The four components of total registration cost
- Stamp duty — main tax, typically 3% to 8% of property value depending on state
- Registration fee — charged for recording the deed in government registry, typically 1% (capped at ₹30,000-₹60,000 in many states)
- Transfer duty — Telangana levies an additional 1.5% on top of stamp duty for all property transfers; few other states have similar charges
- Cess and surcharges — some municipalities levy local cess (e.g., Mumbai metro cess of 1% on properties in MMR, Maharashtra metro cess in select districts)
Current state-wise stamp duty rates — 2026
| State | Male | Female | Joint | Reg. fee |
|---|---|---|---|---|
| Maharashtra (Mumbai municipal) | 6% | 5% | 6% | 1%, max ₹30,000 |
| Maharashtra (other cities) | 7% | 6% | 7% | 1%, max ₹30,000 |
| Karnataka (above ₹45L) | 5% | 5% | 5% | 1% |
| Karnataka (under ₹45L) | 3% | 2% | 3% | 1% |
| Tamil Nadu | 7% | 7% | 7% | 4% |
| Delhi | 6% | 4% | 5% | 1% |
| Uttar Pradesh | 7% | 6% | 6.5% | 1% |
| Haryana | 7% | 5% | 6% | 1%, max ₹50,000 |
| Telangana (GHMC) | 5.5% + 1.5% transfer | same | same | 0.5% |
| Telangana (outside GHMC) | 5% + 1.5% transfer | same | same | 0.5% |
| Gujarat | 5% | 3% | 4% | 1% |
| Rajasthan | 6% | 5% | 5.5% | 1% |
| Punjab | 6% | 3% | 4.5% | 1% |
| West Bengal | 6% | 6% | 6% | 1% |
| Madhya Pradesh | 7.5% | 7.5% | 7.5% | 3% |
| Kerala | 8% | 8% | 8% | 2% |
How stamp duty is calculated
Stamp duty is computed on the higher of: (a) actual sale value (agreement price), or (b) circle rate / guidance value / ready reckoner value (the government-notified minimum value for that locality). You cannot reduce stamp duty by understating the sale price in the agreement — the sub-registrar automatically applies the higher of the two values.
Women buyer concessions — strategic registration
Several states offer reduced stamp duty when property is registered in a woman's name. Maximum savings:
- Delhi: 2% concession (4% vs 6% for males) — saves ₹2 lakh on a ₹1 crore property
- Punjab: 3% concession (3% vs 6%) — saves ₹3 lakh on ₹1 crore
- Haryana: 2% concession (5% vs 7%) — saves ₹2 lakh on ₹1 crore
- Gujarat: 2% concession (3% vs 5%) — saves ₹2 lakh on ₹1 crore
- Maharashtra: 1% concession (5% vs 6% in Mumbai)
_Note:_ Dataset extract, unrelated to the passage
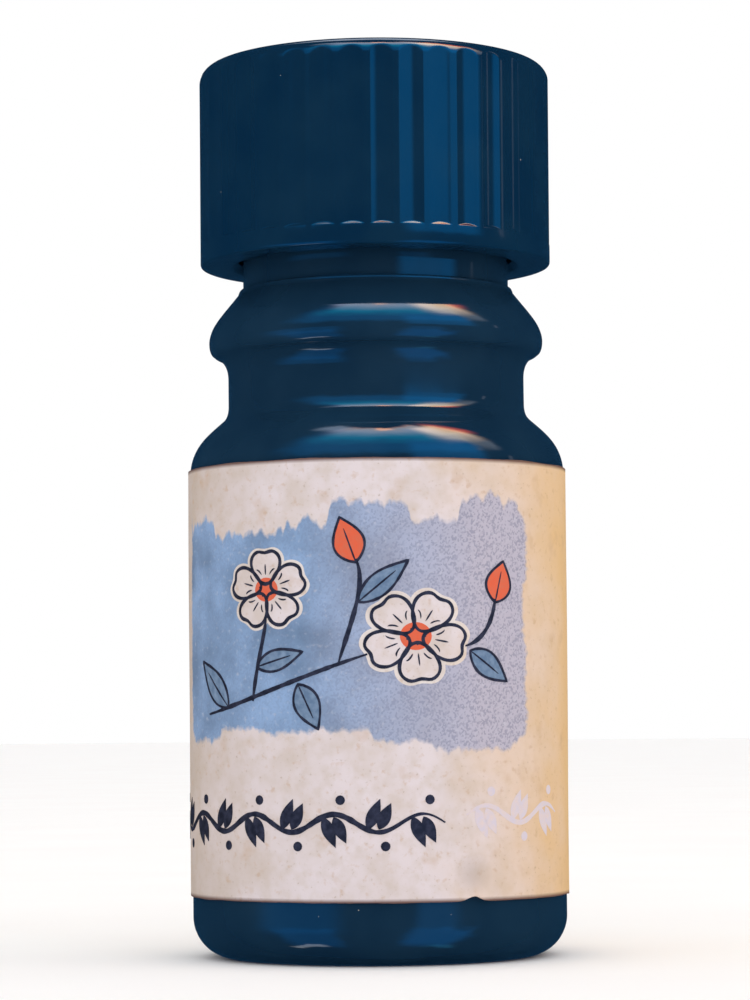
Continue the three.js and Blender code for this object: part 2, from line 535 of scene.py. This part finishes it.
@dataclass(frozen=True)
class Bottle:
    """The moulded glass: heel, body, shoulder, waist, bead and neck. Sizes in millimetres."""

    body_radius: float = 10.85
    heel_radius: float = 2.3
    punt_radius: float = 7.0
    punt_depth: float = 0.6
    shoulder_start: float = 28.0
    shoulder_end: float = 31.1
    waist_radius: float = 8.6
    waist_top: float = 33.6
    bead_radius: float = 9.7
    bead_height: float = 35.75
    neck_foot_radius: float = 7.98
    neck_foot_height: float = 38.55
    neck_radius: float = 7.7
    neck_top: float = 49.3
    lip_chamfer: float = 0.4
    directions: int = 360
    knurls: int = 60

    def profile(self) -> list[Point]:
        """Draws the outline from the middle of the base to the middle of the neck's lip.

        Returns:
            Radius and height of each point.
        """
        waist, bead, high = self.waist_radius, self.bead_radius, self.bead_height
        heel = self.body_radius - self.heel_radius
        outline = [(0.0, self.punt_depth)]
        outline += bezier([outline[-1], (self.punt_radius * 0.6, self.punt_depth), (self.punt_radius, 0)], 14)
        outline += arc((heel, self.heel_radius), self.heel_radius, -90, 0, 18)
        start = (self.body_radius, self.shoulder_start)
        end = (waist + 0.35, self.shoulder_end)
        outline.append(start)
        outline += bezier([start, (start[0], start[1] + 1.6), (waist + 1.25, end[1] - 0.8), end], 26)
        outline += bezier([end, (waist, end[1] + 0.35), (waist, end[1] + 0.95)], 8)
        low = (waist, self.waist_top)
        lip = (bead - 0.45, high - 0.9)
        outline.append(low)
        outline += bezier([low, (waist, low[1] + 1.0), lip], 12)
        outline += bezier([lip, (bead, high - 0.75), (bead, high)], 10)
        foot = (self.neck_foot_radius, self.neck_foot_height)
        outline += bezier([(bead, high), (bead, high + 0.85), (bead - 0.65, high + 1.45), foot], 22)
        outline += bezier([foot, (foot[0], foot[1] + 0.2), (foot[0] - 0.08, foot[1] + 0.2)], 4)
        outline += [(self.neck_radius, foot[1] + 0.25), (self.neck_radius, self.neck_top - self.lip_chamfer)]
        outline += [(self.neck_radius - self.lip_chamfer, self.neck_top), (0.0, self.neck_top)]
        return evenly(outline, 0.8)

    def relief(self, angle: float, radius: float, height: float) -> Point:
        """Gives the marks that the mould leaves: uneven walls, two seams and a knurled standing ring.

        Args:
            angle: The direction round the axis, in radians.
            radius: The plain radius.
            height: The plain height.

        Returns:
            The shift outward and upward.
        """
        spot = round_axis(angle, radius, height) / 4.5
        uneven = 0.03 * noise.noise(spot) * smooth_steps(3.0, 8.0, radius)
        seam = 0.035 * math.exp(-((radius * math.cos(angle) / 0.12) ** 2)) if height > 1.5 else 0.0
        ring = smooth_steps(self.punt_radius - 0.1, self.punt_radius + 0.3, radius)
        ring *= 1 - smooth_steps(8.3, 8.8, radius)
        knurl = 0.07 * (0.5 + 0.5 * math.cos(self.knurls * angle)) * ring if height < 0.2 else 0.0
        return uneven + seam, knurl

    def build(self) -> None:
        """Builds and dresses the glass in place of its plain solid."""
        angles = set(angles_round(self.directions))
        near = [math.radians(step) for step in (-0.9, -0.6, -0.3, 0.3, 0.6, 0.9)]
        angles |= {math.pi * side + step for side in (0.5, 1.5) for step in near}
        points, faces = turned(self.profile(), sorted(angles), self.relief)
        glass = add_piece("glass_body", points, faces, DARK_GLASS.material())
        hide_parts("bottle_glass")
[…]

- Rajasthan: 1% concession
- UP: 1% concession (capped at ₹1 crore property value)
Joint registration (male + female) typically attracts a midpoint rate. Karnataka, Tamil Nadu, Telangana, West Bengal and Kerala don't offer gender-based concessions.
Tax deduction on stamp duty
Under the old tax regime, stamp duty and registration charges paid for purchasing a residential property qualify for deduction under Section 80C, capped at ₹1.5 lakh combined with all other 80C investments. The deduction is available only in the year of purchase. Under the new tax regime, this deduction is unavailable. Investors should plan their 80C utilisation carefully in the year of property registration to maximise the benefit.
Worked example
Example 1 — ₹80 lakh flat in Mumbai municipal area, registered in wife's name:
- Property value: ₹80,00,000 (assume circle rate matches)
- Maharashtra female stamp duty (Mumbai): 5% = ₹4,00,000
- Registration: 1% capped at ₹30,000
- Total: ₹4,30,000
- vs male registration: 6% = ₹4,80,000 + ₹30,000 = ₹5,10,000 — saves ₹80,000 by registering in wife's name
Example 2 — ₹1.2 crore property in Hyderabad (within GHMC):
- Property value: ₹1,20,00,000
- Stamp duty: 5.5% = ₹6,60,000
- Transfer duty: 1.5% = ₹1,80,000
- Registration: 0.5% = ₹60,000
- Total: ₹9,00,000 (7.5% of property value)
- No gender concession in Telangana — same total regardless
Example 3 — ₹50 lakh apartment in Delhi, registered in woman's name:
- Property value: ₹50,00,000
- Delhi female stamp duty: 4% = ₹2,00,000
- Registration: 1% = ₹50,000
- Total: ₹2,50,000
- vs male registration: 6% = ₹3,00,000 + ₹50,000 = ₹3,50,000 — saves ₹1,00,000
- Plus claim ₹1.5 lakh under 80C in old regime — direct tax saving of ₹45,000-46,800 (30% slab + cess) in the year of purchase.